A souls-like with no launcher, no installer, no excuse not to die again.

I've been making games for over a decade — Unity, Phaser, casino clients, multiplayer experiments. Terathos started from a simple question: what would a souls-like feel like if it lived on the open web?

No installer. No storefront. Just a URL and a door that says enter as guest. What came out is half roguelike, half bestiary — a pixel world where every death teaches you something, and every session leaves a mark you can't take back.

02

The craft

Three things carry the whole experience.

Combat
Stamina, windups, recovery frames. Timing is everything. No auto-aim, no quick-saves, no softening. The game punishes, it doesn't reward.
Space
Procedural rooms, hand-tuned encounters. Generation gives the world scale; handwritten design keeps it meaningful.
Voice
One long editorial thread — item flavor, boss inscriptions, whispers between runs. Nothing is lore-dumped. Everything is earned.
03

The hard problem

It's not a rendering problem. It's a trust problem.

The browser is a hostile runtime: devtools open, memory inspectable, every network call interceptable. A souls-like whose progress matters has to defend the player's memento.

So the client is intentionally thin.

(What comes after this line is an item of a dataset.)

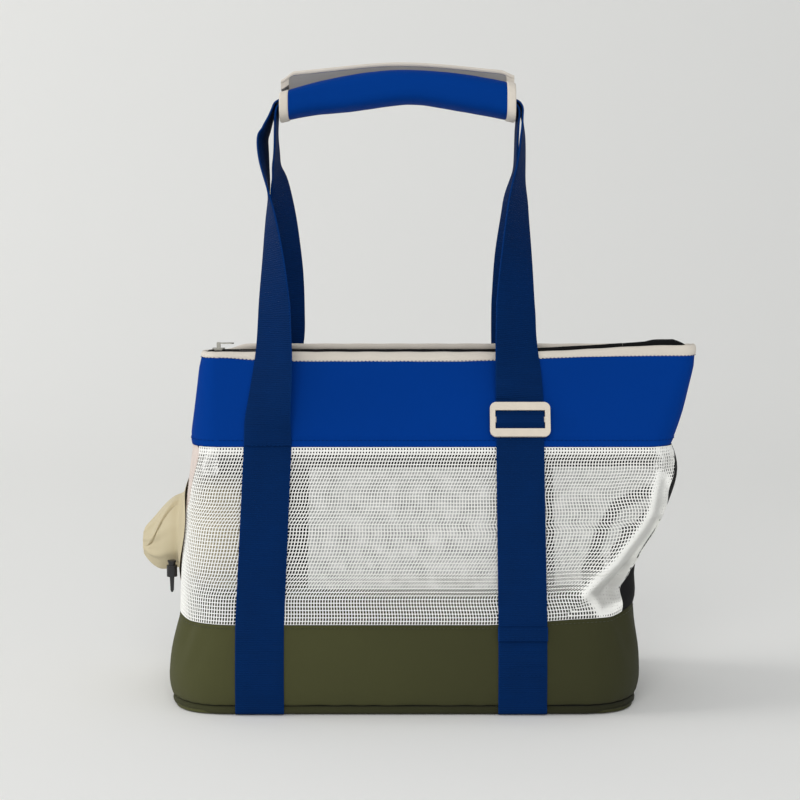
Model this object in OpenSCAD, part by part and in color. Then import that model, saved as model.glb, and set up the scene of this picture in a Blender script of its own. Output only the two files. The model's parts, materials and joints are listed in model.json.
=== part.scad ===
// Soft tote-shaped pet carrier: padded base, mesh walls, zipped mouth, webbing handles with a padded
// wrap, and a drawstring head opening. X runs along the bag, -Y is its front, Z is up, and the base
// stands on Z = 0.

/* [Base] */
// Half width of the padded base at its fullest
base_half_w = 187; // [165:0.5:205]
// Half depth of the padded base at its fullest
base_half_d = 90; // [80:0.5:100]
// Corner radius of the base seen from above
base_corner = 46; // [36:1:52]
// Height of the base wall's seam above the floor
base_h = 70; // [60:1:85]
// How much higher that seam climbs at the right end
base_climb = 8; // [0:1:12]
// How far the base wall pulls in at its top and bottom edges
base_crown = 7; // [3:0.5:10]
// Thickness of the padded base wall
base_wall_t = 7; // [5:0.5:10]
// Thickness of the bottom panel
bottom_t = 3; // [2.6:0.2:5]
// Height of the corded seam round the bottom edge
piping_h = 3.6; // [3:0.2:5]
// How far that seam stands out
piping_out = 1.4; // [0.8:0.2:2]
// Thickness of the stiffening board
board_t = 2; // [1:0.5:4]
// Thickness of the loose mat
mat_t = 12; // [8:1:18]
// Free space round the board and the mat
mat_clear = 2; // [1:0.5:5]

/* [Walls] */
// Height of the band's lower edge
band_z = 204; // [180:1:210]
// Height of the mouth's edge
mouth_z = 278; // [262:1:290]
// Left end of the band's lower edge, from the middle of the base
band_left = 171; // [150:1:185]
// Right end of the band's lower edge, from the middle of the base
band_right = 214; // [195:1:225]
// Half depth of the bag at the band's lower edge
band_half_d = 40; // [34:1:48]
// Corner radius at the band's lower edge
band_corner = 24; // [16:1:30]
// Left end of the mouth
mouth_left = 163; // [150:1:175]
// Right end of the mouth
mouth_right = 234; // [215:1:245]
// Half depth of the mouth
mouth_half_d = 14; // [12:0.5:18]
// How far the right end slumps outwards above the base
slump = 13; // [0:1:15]
// Thickness of the mesh and of the single fabric walls
mesh_t = 0.8; // [0.6:0.1:1.5]
// Thickness of the padded band
band_t = 2.2; // [1.2:0.2:3]
// Height of the binding on the mouth's edge
binding_h = 5.4; // [4:0.2:8]
// Thickness of the binding
binding_t = 3.4; // [3:0.2:4.5]

/* [Zip] */
// Width of the closed zip's row of teeth
teeth_w = 5.2; // [4:0.2:7]
// Distance from one tooth to the next
teeth_pitch = 4; // [3:0.5:6]
// Height of the teeth
teeth_h = 2; // [1.6:0.2:2.6]
// Length of the zip slider
slider_l = 10; // [8:0.5:13]
// Length of the zip pull
pull_l = 12.5; // [10:0.5:17]
// How high the pull's pin stands over the slider's plate
bail_h = 3; // [1.9:0.1:4]
// How high the zip's right end stands up
zip_end_h = 9; // [5:1:14]

/* [Webbing] */
// Width of the webbing
webbing_w = 38; // [25:1:40]
// Thickness of the webbing
webbing_t = 1.6; // [1.2:0.1:2]
// Place of the left webbing at the base
left_web_x = -113; // [-120:1:-95]
// Place of the right webbing at the base
right_web_x = 92; // [80:1:100]
// Height of the stitched hem at the end of the adjustable webbing
tail_z = 59; // [45:1:80]
// Height of the folded hem
hem_h = 10; // [8:0.5:14]

/* [Adjuster] */
// Outer width of the three-bar slide
adjuster_w = 48; // [44:0.5:52]
// Outer height of the three-bar slide
adjuster_h = 28; // [24:0.5:32]
// Width of its side bars
adjuster_side = 4.2; // [3:0.2:4.4]
// Height of its upper and lower bars
adjuster_bar = 6.5; // [5:0.5:8]
// Thickness of the slide
adjuster_t = 3.2; // [2.4:0.2:4.5]
// Height of the slide's middle above the floor
adjuster_z = 225; // [216:1:228]

/* [Handle wrap] */
// Length of the padded wrap
wrap_l = 187; // [177:1:188]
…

Runs are authenticated. State is reconciled. Even the bestiary you're filling in lives on the server. The window is beautiful; the truth is elsewhere.

04

What I'm still learning

The web demands a restraint console games never did.

Every asset is a download. Every animation is bandwidth. Every sprite that loads is a moment the player feels the game before the game has started.

Shipping Terathos has been a continuous exercise in asking, for every pixel: do you earn your keep?

Stack

  1. 01

    PixiJS

    Retained-mode rendering, 60fps with dozens of animated sprites on screen.

  2. 02

    GSAP

    Everything the player feels: hit flashes, damage numbers, screen-shake, UI weight.

  3. 03

    TypeScript

    ECS-style entity layer. Systems compose without inheritance drowning them.

  4. 04

    NestJS

    Authenticated APIs, server-side validation, one source of truth per run.

  5. 05

    PostgreSQL

    Progression, bestiary, leaderboards. Relational, indexed, verifiable.